Farmer tax credit for food bank donations backed by health minister
Leo Glavine introduced idea of farmer tax break in 2013 and still wants to "see it happen"
Health Minister Leo Glavine says he continues to support the idea of a tax credit for farmers who donate a portion of their crop to food banks.
Glavine introduced the idea back in 2013 when he was in Opposition. He brought forward a private member's bill to amend the Income Tax Act to include a 25 per cent tax credit on donations to food banks, but it never passed first reading.
Now that he's health minister, Glavine says he still supports the idea.
"Anytime we can move beneficial programs, I like to see that happen," he said. "It now is under the purview, of course, of the minister of Finance. And we'll have a further discussion."
The Department of Finance said it continues to review tax initiatives on an ongoing basis.
Feed Nova Scotia, the organization that provides food to 146 food banks across the province, supports the renewed call for the tax credit.
"We don't like to see wastage," said Feed Nova Scotia's executive director, Nick Jennery. "There are a lot of hungry people out there and if you give them food you're giving them hope."
Canning vegetable farmer Richard Melvin said between 30 per cent and 40 per cent of his crop could be donated, if a tax incentive was implemented.

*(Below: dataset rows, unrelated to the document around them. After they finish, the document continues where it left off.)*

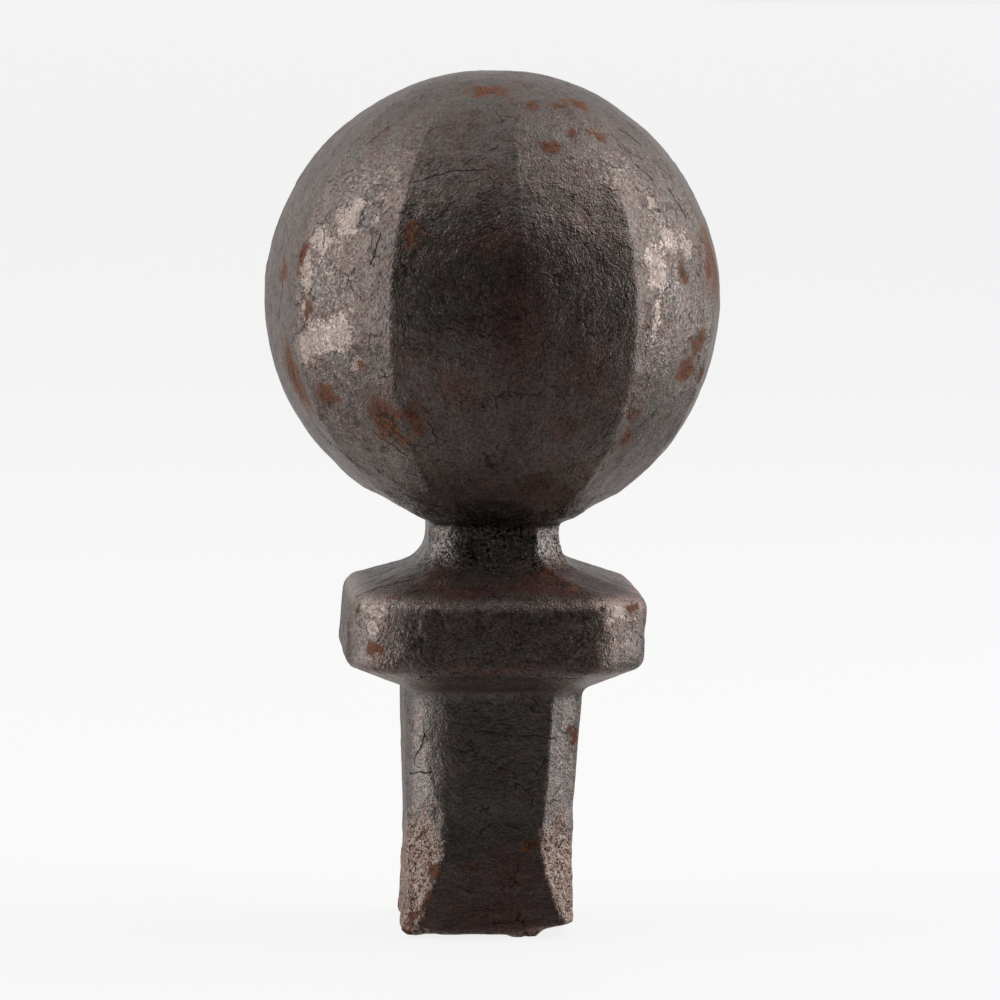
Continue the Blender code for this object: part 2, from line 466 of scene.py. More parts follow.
class PostCapForm(bpy.types.PropertyGroup):
    """Sizes of the forging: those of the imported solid, and three small ones that the skin alone has."""

    shank_width: length("Shank width", "Across the shank's flats", 28.9)
    shank_chamfer: length("Shank chamfer", "Leg of the shank's chamfers", 5.6)
    end_chamfer: length("End chamfer", "Leg of the chamfers at the sheared end", 1.2)
    end_round: length("End rounding", "Rounding of the end's edge", 0.8)
    runout: length("Run-out", "Length over which the chamfers run out", 14)
    parallel: length("Parallel stretch", "Shank above the run-out that doesn't flare", 7)
    flare_length: length("Flare length", "Length of the shank that widens", 22)
    flare: length("Flare", "How much each side widens", 1.0)
    lean: length("Shank lean", "How far the end lies off the axis", 0.5)
    collar_width: length("Collar width", "Across the collar's flats", 51.3)
    collar_chamfer: length("Collar chamfer", "Leg of the collar's chamfers", 8.6)
    under_rise: length("Underside rise", "Height of the collar's underside", 4.7)
    band: length("Collar band", "Height between the collar's arrises", 12)
    top_rise: length("Top rise", "Height of the collar's top slope", 5.2)
    lower_round: length("Lower arris", "Rounding of the collar's lower arris", 2.7)
    upper_round: length("Upper arris", "Rounding of the collar's upper arris", 3.0)
    shank_fillet: length("Shank fillet", "Fillet under the collar", 2.2)
    neck_width: length("Neck width", "Across the neck's flats", 22.5)
    neck_chamfer: length("Neck chamfer", "Leg of the neck's chamfers", 4.2)
    neck_length: length("Neck length", "Between the collar's slope and the ball's", 6.6)
    neck_fillet: length("Neck fillet", "Fillet at the foot of the neck", 6.0)
    ball_diameter: length("Ball diameter", "Over the facets' edges", 80)
    cone_height: length("Cone height", "Straight run from the neck to the ball", 5.6)
    cone_latitude: turn("Cone latitude", "Where the ball turns into the cone", -55.4)
    facets: IntProperty(name="Facets", description="Facets round the ball", default=12, min=3)
    facet_twist: turn("Facet twist", "Angle of the first facet's edge", 2.0)
    facet_spread: turn("Facet spread", "How far the front facets are widened", 4.0)
    facet_flatness: factor("Facet flatness", "0 for a round ball, 1 for flat facets", 0.68)
    crown_tilt: factor("Crown tilt", "How much the crown falls to the right", 0.014)
    collar_skew: length("Collar skew", "How far the collar's upper arris lies to the right", 0.4)
    cone_shift: length("Cone shift", "How far the ball's underside lies to the right", 0.3)
    break_width: length("Torn width", "Width of the torn corner along the front", 10)
    break_back_width: length("Torn width behind", "Width of the torn corner at the back", 3)
    break_rise: length("Torn rise", "How high the torn corner ends", 1.7)


class PostCapSkin(bpy.types.PropertyGroup):
    """Relief and colours of the skin."""

    hammer_depth: length("Hammer marks", "Height of the broad waviness", 0.42)
    dent_depth: length("Dents", "Height of the middling waviness", 0.3)
    grain_depth: length("Grain", "Height of the coarse grain", 0.2)
    plate_depth: length("Scale plates", "Step between plates of scale", 0.09)
    flake_depth: length("Flake depth", "How deep the bare patches lie", 0.13)
    pit_depth: length("Pits", "Depth of the rust pits", 0.26)
    scale_colour: tone("Scale", "Mill scale", (0.3, 0.226, 0.203))
    grey_colour: tone("Grey scale", "Cooler, greyer scale", (0.25, 0.226, 0.212))
    red_colour: tone("Red scale", "Reddish scale", (0.29, 0.145, 0.125))
    bare_colour: tone("Bare steel", "Steel under flaked scale", (0.54, 0.44, 0.39))
    rust_colour: tone("Rust", "Orange rust", (0.38, 0.155, 0.078))
    rust_dark_colour: tone("Old rust", "Dark rust in the pits", (0.11, 0.047, 0.034))


class PostCapStudio(bpy.types.PropertyGroup):
    """Camera and lights."""

    azimuth: turn("Camera azimuth", "Round the axis from the front", -4.5)
    elevation: turn("Camera elevation", "Above the horizon", 5.85)
    roll: turn("Camera roll", "Turn about its own line of sight", -0.67)
    distance: length("Camera distance", "From the aim point", 860)
    lens: focal("Lens", "Focal length on a 36 mm sensor", 176.97)
    aim_side: length("Aim to the side", "To the camera's right of the axis", 1.42)
    aim_height: length("Aim height", "Height of the aim point", 74.93)
    left_glow: glow("Left box", "Radiance of the left soft box", 1.16)
    right_glow: glow("Right box", "Radiance of the right soft box", 1.34)
    top_glow: glow("Top box", "Radiance of the overhead soft box", 0.34)
    back_glow: glow("Back", "Radiance of the room behind the part", 0.55)
    front_glow: glow("Dark end", "Radiance of the room behind the camera", 0.006)
    ground_glow: glow("Ground", "Radiance of the ground in front of the part", 0.13)
    right_fill: glow("Right fill", "Radiance that the dark end gains towards the right", 0.05)
    floor_colour: tone("Floor", "Pale floor", (0.2, 0.2, 0.199))


def opaque(colour):
    """A property's colour with its alpha."""
    return (*colour, 1.0)


def heights(form):
    """Heights of the outline's corners, from the shank's end up, and the ball's centre and radius."""
    flare_start = form.runout + form.parallel
    shank_top = flare_start + form.flare_length
    band_bottom = shank_top + form.under_rise
    band_top = band_bottom + form.band
    neck_bottom = band_top + form.top_rise
    neck_top = neck_bottom + form.neck_length
    cone_top = neck_top + form.cone_height
    radius = form.ball_diameter / 2
    centre = cone_top - radius * math.sin(form.cone_latitude)
    names = "flare_start shank_top band_bottom band_top neck_bottom neck_top cone_top radius centre"
    values = (flare_start, shank_top, band_bottom, band_top, neck_bottom, neck_top, cone_top, radius, centre)
    return namedtuple("Heights", names)(*values)


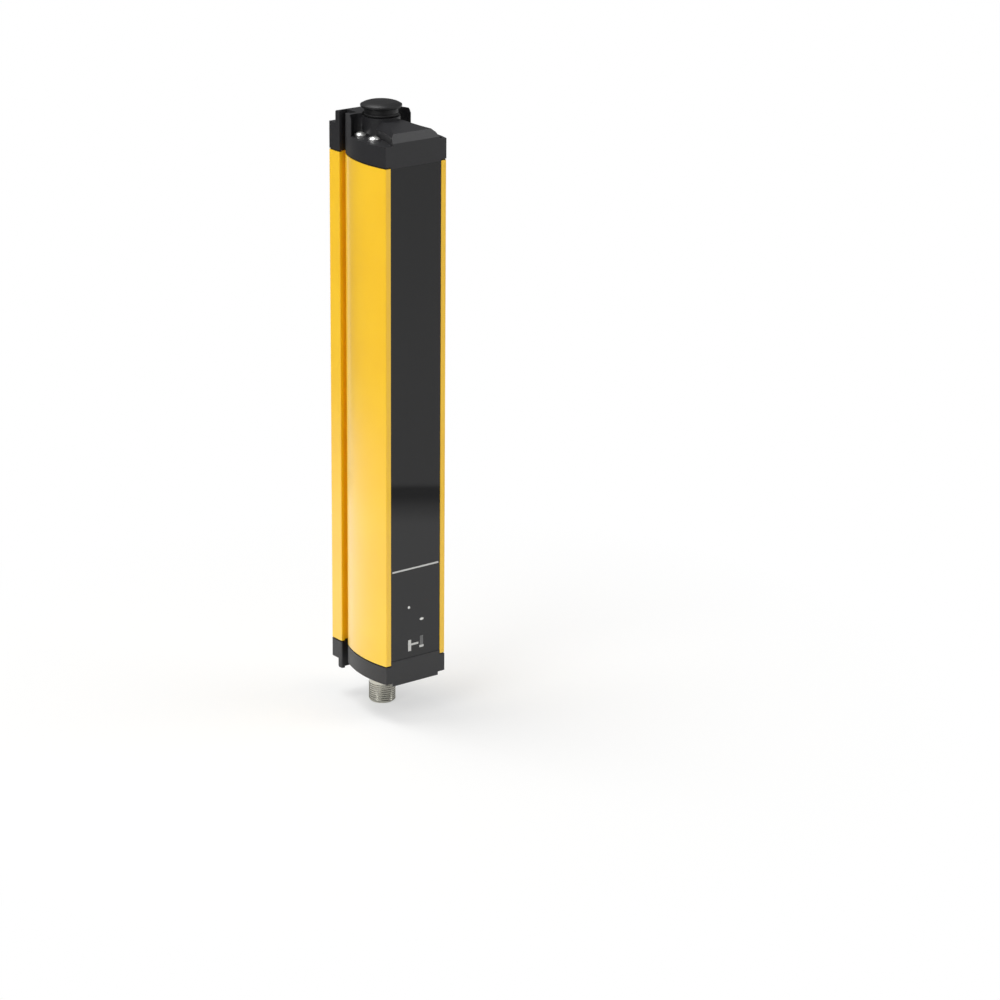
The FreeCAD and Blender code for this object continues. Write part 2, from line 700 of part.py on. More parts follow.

Melvin said some vegetables are not suitable for commercial sale because they do not meet size requirements, but are still healthy and edible.
He said many farmers have to plow under crops that cannot go to market because they are too costly to harvest if there's no return on the product.
In 2014, Ontario brought in a 25 per cent tax credit for farmers who donate to food banks or school nutritional programs. Melvin said the idea has been percolating in Nova Scotia for years.
"This has been in the pipeline at the provincial government for several years so we're hoping this could be moved along," he said.